Is there doubt as to whether a neuron can be represented computationally?
1. You have to solve the interaction problem (how does the mind interact with the physical world?)
2. You need to explain why the world is not physically closed without blatantly violating physical theory / natural laws.
3. From the fact that the mind is nonphysical, it does not follow that computationalism is false. On the contrary, I'd say that computationalism is still the best explanation of how human thinking works even for a dualist. (All the alternatives are quite mystical, except maybe for hypercomputationalism.)
2. If the world is not physically closed then physical theory and natural laws are not violated, since they would not apply to anything beyond the physical world.
3. True, but if the mind can be shown to perform physically uncomputable tasks, then we can infer the mind is not physical. In which case we can also apply Occam's razor and infer the mind is doing something uncomputable as opposed to having access to vast immaterial computational resources.
Finally, calling a position names, such as 'mystical', does nothing to determine the veracity of the position. At best it is counter productive by distracting from the logic of the argument.
> if the mind can be shown to perform physically uncomputable tasks
That's true. Many people have tried that and many people believe they can show it. Roger Penrose, for example. These arguments are usually based on complexity theory or the Halting Problem and involve certain views about what mathematicians can and cannot do. As I've said, I've personally not been convinced by any of those arguments.
Your mileage may differ. Fair enough. Just make sure that you do not "know the answer" already when starting to think about the problem, because that's what many people seem to do when they think about these kind of problems and it's a pity.
> calling a position names, such as 'mystical', does nothing to determine the veracity of the position. At best it is counter productive by distracting from the logic of the argument.
That wasn't my intention, I use "mystical" in this context in the sense of "does not provide any better understanding or scientifically acceptable explanation." Many of the (modern) arguments in this area are inferences to the best explanation.
By the way, correctly formulated computationalism does not presume physicalism. It is fully compatible with dualism.

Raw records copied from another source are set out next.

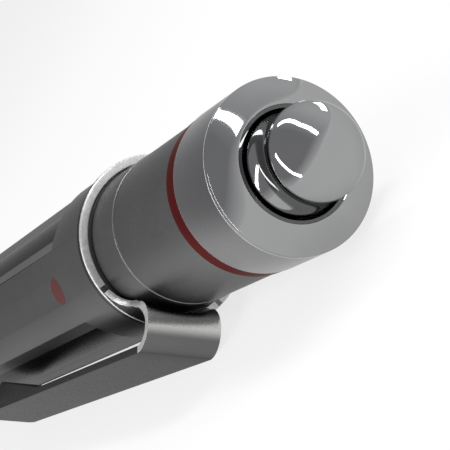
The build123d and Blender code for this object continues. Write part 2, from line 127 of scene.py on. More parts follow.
class PenSizes(bpy.types.PropertyGroup):
    """Sizes of the pieces that the frame's boxes don't give."""

    tail_wall: length("Tail wall", 1.3 * MM, "Thickness of the band, rings, sleeve and collar")
    edge: length("Edge", 0.09 * MM, "Rounding of the edges where two rings meet")
    blunt: length("Blunted edge", 0.2 * MM, "Rounding of the button, nose, pad and barrel edges")
    play: length("Play", 0.05 * MM, "Gap between pieces that fit in one another")
    collar_round: length("Collar rounding", 0.8 * MM, "Rounding at the lower edge of the collar")
    bezel_bore: length("Bezel bore", 4.22 * MM, "Radius of the hole that the button runs in")
    bezel_rise: length("Bezel rise", 0.85 * MM, "Height of the bezel's face over its rim")
    bulge: length("Face bulge", 0.12 * MM, "How far the bezel's face bulges")
    lip_round: length("Lip rounding", 0.55 * MM, "Rounded lip of the bezel's bore")
    dome_height: length("Dome height", 2.75 * MM, "Widest part of the button to its top")
    neck_r: length("Neck", 3.4 * MM, "Radius of the button's waist")
    cap_bore: length("Cap bore", 2.9 * MM, "Radius of the hollow in the button's head")
    dome_lip: length("Dome lip", 0.35 * MM, "Rounding under the rim of the dome")
    cap_roof: length("Cap roof", 1.4 * MM, "Top of the dome to the hollow in the head")
    flange: length("Flange", 0.85 * MM, "Height of the button's foot")
    dome_step: length("Dome step", 0.18 * MM, "How far the dome's rim lies inside its foot")
    flat: length("Flat", 6.5 * MM, "Distance from the pen's axis to a barrel flat")
    flat_edge: length("Flat edge", 0.12 * MM, "Rounding of the edges of the flats")
    flat_start: length("Flat start", 7.9 * MM, "Barrel's tail end to the end of a flat")
    shoulder: length("Shoulder", 1.0 * MM, "Length of the slope at the end of a flat")
    land: length("Land", 0.4 * MM, "Round stretch between the nose and a flat")
    barrel_bore: length("Barrel bore", 5.5 * MM, "Radius of the barrel's hole")
    nose_step: length("Nose step", 0.2 * MM, "How far the nose lies inside the barrel")
    nose_tip: length("Nose tip", 4.9 * MM, "Radius of the nose at its mouth")
    mouth: length("Mouth", 3.5 * MM, "Radius of the hole in the nose")
    nose_round: length("Nose rounding", 0.35 * MM, "Rounding round the nose's mouth")
    nose_seat: length("Nose seat", 1 * MM, "Straight stretch of the nose at the barrel")
    nose_wall: length("Nose wall", 1.15 * MM, "Wall of the nose's spigot")
    nose_floor: length("Nose floor", 0.8 * MM, "Thickness of the metal round the mouth")
    bright_rim: length("Bright rim", 0.3 * MM, "Depth of the bare metal at the nose's mouth")
    head_wall: length("Head wall", 0.75 * MM, "Wall of the barrel round the clip's skirt")
    dot_r: length("Dot", 1.3 * MM, "Radius of the enamel dot")
    dot_play: length("Dot play", 0.01 * MM, "Between the enamel and its recess")
    dot_depth: length("Dot depth", 0.45 * MM, "Depth of the dot's recess")
    dot_from_rim: length("Dot place", 35 * MM, "Rim to the middle of the dot")
    lip_bore: length("Lip bore", 7.06 * MM, "Inner radius of the clip ring's lip")
    washer_play: length("Washer play", 0.03 * MM, "Between the washer and the clip's ring")
    washer_wall: length("Washer wall", 0.7 * MM, "Width of the washer inside the clip's ring")
    clip_reach: length("Clip reach", 11.13 * MM, "Pen's axis to the outside of the strip")
    clip_width: length("Clip width", 6.7 * MM, "Width of the clip's strip")
    sheet: length("Sheet", 0.64 * MM, "Thickness of the clip's metal")
    sheet_edge: length("Sheet edge", 0.13 * MM, "Rounding of the clip's edges")
    clip_end: length("Clip end", 73 * MM, "Rim to the free end of the strip")
    clip_fall: length("Clip fall", 0.245 * MM, "How far the strip's free end leans in")
    end_round: length("End rounding", 0.8 * MM, "Rounded corners of the strip's free end")
    bend_front: length("Bend front", 19.95 * MM, "Rim to the front of the clip's bend")
    bend_r: length("Bend radius", 2.24 * MM, "Outer radius of the clip's bend")
    # Place and reach of the painted highlight on the clip's bend.
    highlight_width: length("Highlight width", 1.5 * MM, "Reach of the painted highlight on the clip's bend")
    highlight_lean: bpy.props.FloatProperty(
        name="Highlight place", default=12, description="Place on the bend, in degrees towards the pen"
    )
    ring_height: length("Ring height", 0.4 * MM, "How far the clip's ring passes its washer's seat")
    skirt_wall: length("Skirt wall", 0.5 * MM, "Wall of the clip's skirt")
    skirt_length: length("Skirt", 4.7 * MM, "Length of the clip's skirt")
    lip_edge: length("Lip edge", 0.16 * MM, "Rounding of the edges of the ring's lip")
    tongue_rise: length("Tongue rise", 0.14 * MM, "Lip's bore to the outside of the tongue")
    root_depth: length("Root depth", 0.1 * MM, "How deep the tongue starts inside the ring")
    root_land: length("Root land", 0.5 * MM, "Straight stretch before the sweep of the tongue")
    root_fillet: length("Root fillet", 2.45 * MM, "Sweep from the clip's ring into its tongue")
    foot_setback: length("Foot place", 5 * MM, "Free end of the strip to the wedge's heel")
    foot_length: length("Foot length", 19.6 * MM, "Length of the wedge under the strip")
    foot_width: length("Foot width", 4.8 * MM, "Width of the wedge under the strip")
    foot_gap: length("Foot gap", 0.75 * MM, "Between the wedge and the barrel's flat")
    foot_round: length("Foot rounding", 1.4 * MM, "Rounded heel of the wedge")
    pad_hollow: length("Pad hollow", 0.5 * MM, "Depth of the hollow in the cleaning pad")
    pad_slope: length("Pad slope", 1 * MM, "Width of the slope inside the pad's edge")
    pad_edge: length("Pad edge", 0.3 * MM, "Width of the raised edge of the pad")
    hair_r: length("Hair", 0.055 * MM, "Radius of a hair at its root")
    tuft_edge: length("Tuft edge", 0.12 * MM, "How far the outer hairs start inside the ferrule")
    tuft_rough: length("Tuft unevenness", 0.25 * MM, "How much the hairs differ in length")
    hair_lean: length("Hair lean", 0.12 * MM, "How far a hair's tip strays")
    wire: length("Return wire", 0.5 * MM, "Wire of the return spring")
    light_wire: length("Button wire", 0.4 * MM, "Wire of the button's spring")
    return_turns: bpy.props.IntProperty(
        name="Return turns", default=8, min=1, description="Turns of the return spring"
    )
    button_turns: bpy.props.IntProperty(
        name="Button turns", default=3, min=1, description="Turns of the button's spring"
    )
    hair_count: bpy.props.IntProperty(
        name="Hairs", default=900, min=1, description="Number of hairs in the brush"
    )


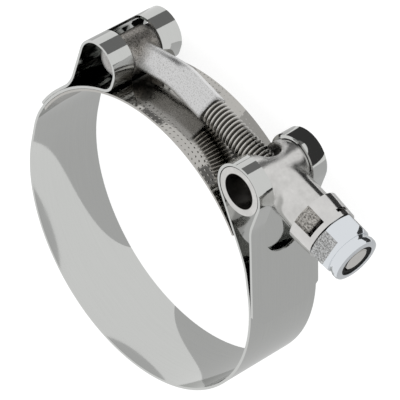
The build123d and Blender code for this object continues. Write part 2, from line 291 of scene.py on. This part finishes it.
def rolled_stainless(name, shade, roughness):
    """Bright-rolled stainless strip: a clear mirror drawn out into faint lines along the strip.
    The rolls leave lines about 0.12 mm apart, drawn three times as coarse so that they show."""
    material, tree, shader, place = start_metal(name)
    line_spacing = 0.36 * mm
    stretched = add_node(tree, 'ShaderNodeMapping', {"Vector": place, "Scale": (0.03, 0.03, 1.0)}).outputs[0]
    lines = add_node(tree, 'ShaderNodeTexNoise', {"Vector": stretched, "Scale": 1 / line_spacing,
                                                  "Detail": 3.0, "Roughness": 0.6}).outputs["Fac"]
    cloud_size = 4.0 * mm
    clouds = add_node(tree, 'ShaderNodeTexNoise', {"Vector": place, "Scale": 1 / cloud_size,
                                                   "Detail": 4.0}).outputs["Fac"]
    wear = add_node(tree, 'ShaderNodeMapRange', {0: clouds, 1: 0.3, 2: 0.75, 3: roughness * 0.75,
                                                 4: roughness * 1.35}).outputs[0]
    tree.links.new(wear, shader.inputs["Roughness"])
    tint = add_node(tree, 'ShaderNodeMapRange', {0: lines, 1: 0.3, 2: 0.7, 3: 0.97, 4: 1.0}).outputs[0]
    colour = add_node(tree, 'ShaderNodeMix', {0: 1.0, 6: srgb(shade), 7: tint}, data_type='RGBA',
                      blend_type='MULTIPLY').outputs[2]
    tree.links.new(colour, shader.inputs["Base Color"])
    relief = add_node(tree, 'ShaderNodeBump', {"Height": lines, "Strength": 0.06, "Distance": 0.01 * mm})
    tree.links.new(relief.outputs[0], shader.inputs["Normal"])
    return material, tree, shader, place


def dress(piece, material):
    """Gives the whole piece one material."""
    piece.data.materials.clear()
    piece.data.materials.append(material)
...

I know the Lucas Godel incompleteness theorem type arguments. Whether successful or not, the counter arguments are certainly fallacious. E.g. just because I form a halting problem for myself does not mean I am not a halting oracle for uncomputable problems.
But, I have developed a more empirical approach, something that can be solved by the average person, not dealing with whether they can find the Godel sentence for a logic system.
Also, there is a lot of interesting research showing that humans are very effective at approximating solutions to NP complete problems, apparently better than the best known algorithms. While not conclusive proof in itself, such examples are very surprising if there is nothing super computational about the human mind, and less so if there is.
At any rate, there are a number of lines of evidence I'm aware of that makes the uncomputable mind a much more plausible explanation for what we see humans do, ignoring the whole problem of consciousness. I'm just concerned with empirical results, not philosophy or math. As such, I don't really care what some journal's idea of the burden of proof is. I care about making discoveries and moving our scientific knowledge and technology forward.
Additionally, this is not some academic speculation. If the uncomputable mind thesis is true, then there are technological gains to be made, such as through human in the loop approaches to computation. Arguably, that is where all the successful AI and ML is going these days, so that serves as yet one more line of evidence for the uncomputable mind thesis.